Living in the moment, not thinking about last weeks' mistake or tomorrow's meeting, is essential if one ever hopes to notice the beauty that truly does linger in our everyday world. And that is what I hope to be able to offer an audience.

These masked characters that we are creating through our collaborative effort are hyperboles. They are as much cartoons as they are children. They live their lives in a constant state of self and external discovery and every action they perform is the most important thing in the world to them at that moment. Honestly, for these characters, everything they do is a matter of life or death. For instance, a masked character could be walking down the street happy as can be just to be walking and then smell a pie. Suddenly, he is overcome with hunger and if he is not able to eat that pie immediately he will think death is imminent.
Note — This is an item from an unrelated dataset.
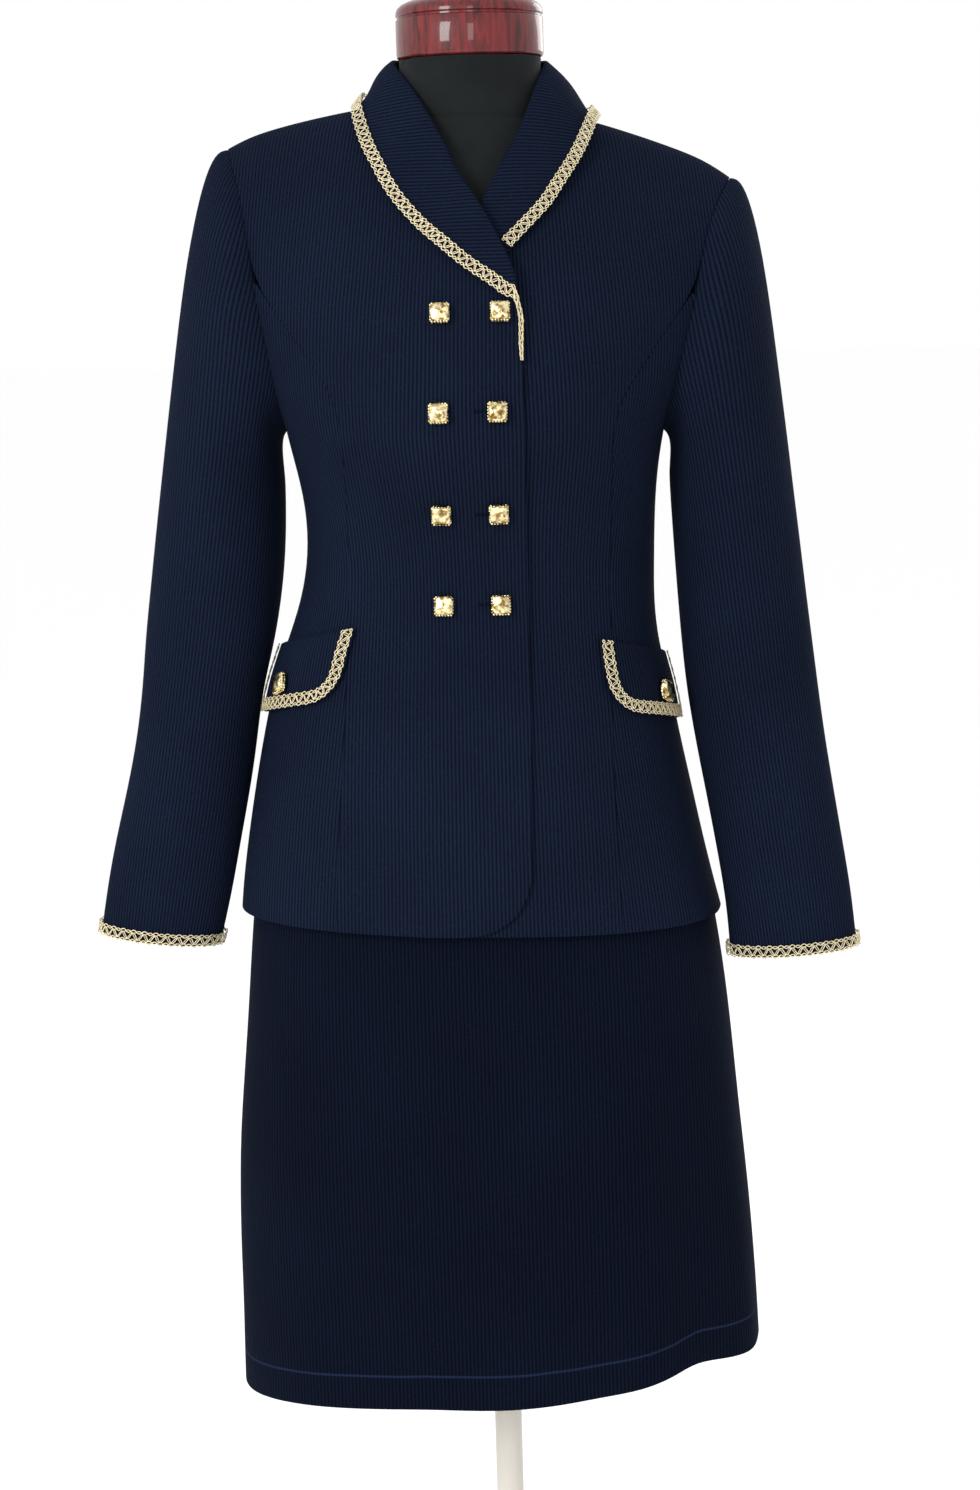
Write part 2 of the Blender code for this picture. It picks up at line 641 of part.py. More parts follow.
def arm_ring_point(table, side, tilt, height, angle):
    share = (height - table.keys[0]) / (table.keys[-1] - table.keys[0])
    reach = table.at(height, "half_width") * math.cos(angle)
    return Vector((side * (table.at(height, "across") + reach),
                   table.at(height, "along") - table.at(height, "half_depth") * math.sin(angle),
                   height + tilt * (1 - share) * reach))


def cap_point(table, side, tilt, step, angle):
    """The sleeve head, from the armhole down to the first whole ring of the arm."""
    start = armhole_point(side, angle)
    end = arm_ring_point(table, side, tilt, table.keys[-1], angle)
    centre = (armhole_point(side, 0) + armhole_point(side, math.pi)) / 2
    radial = Vector((0, start.y - centre.y, start.z - centre.z)).normalized()
    chord = (end - start).length
    at_underarm = (1 - math.cos(angle)) / 2
    leave = radial * SLEEVE_LEAVES["radial"]
    leave.x = side * (SLEEVE_LEAVES["out"] + SLEEVE_LEAVES["at_underarm"] * at_underarm)
    leave.z -= SLEEVE_LEAVES["down"]
    below = arm_ring_point(table, side, tilt, table.keys[-2], angle)
    arrive = (end - below).normalized() * -chord
    start = start + leave.normalized() * SEAM_GAP
    return hermite(start, leave * chord, end, arrive, step)


def make_sleeve(name, table, side, tilt, material, collection):
    angles = [-side * 2 * math.pi * i / SLEEVE_SIDES for i in range(SLEEVE_SIDES)]
    top, cuff = table.keys[-1], table.keys[0]
    rows = [[arm_ring_point(table, side, tilt, lerp(cuff, top, i / SLEEVE_ARM_STEPS), angle)
             for angle in angles] for i in range(SLEEVE_ARM_STEPS + 1)]
    rows += [[cap_point(table, side, tilt, step, angle) for angle in angles]
             for step in reversed(SLEEVE_CAP_STEPS)]
    add_cloth(name, rows, material, collection, wrap=True)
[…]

I want to give the audience of this show a chance to relax for an hour. A chance to forget about that paper due on Friday or that snide comment your friend said to you two days ago. I want to offer the spectator (and I hate to use that word for I hope to find a way to make them more alive within both the creation and the development of the show) a chance to live like the masks life. Moment to moment. Sure you're sad your grandma died. But there's a puppy to play with! Yes, you're sad because you failed your grad school entrance exam. But there's a three-legged race going on!!!

How we manage to do this will be the difficulty of the art. But there is room in the argument for the purpose of theatre that says that theatre can be used to relieve stress. It can be used to relive our childhood. It can be used to reinvigorate our imaginations, for without those, we have truly lost our connection to the limitless possibilities our world has to offer.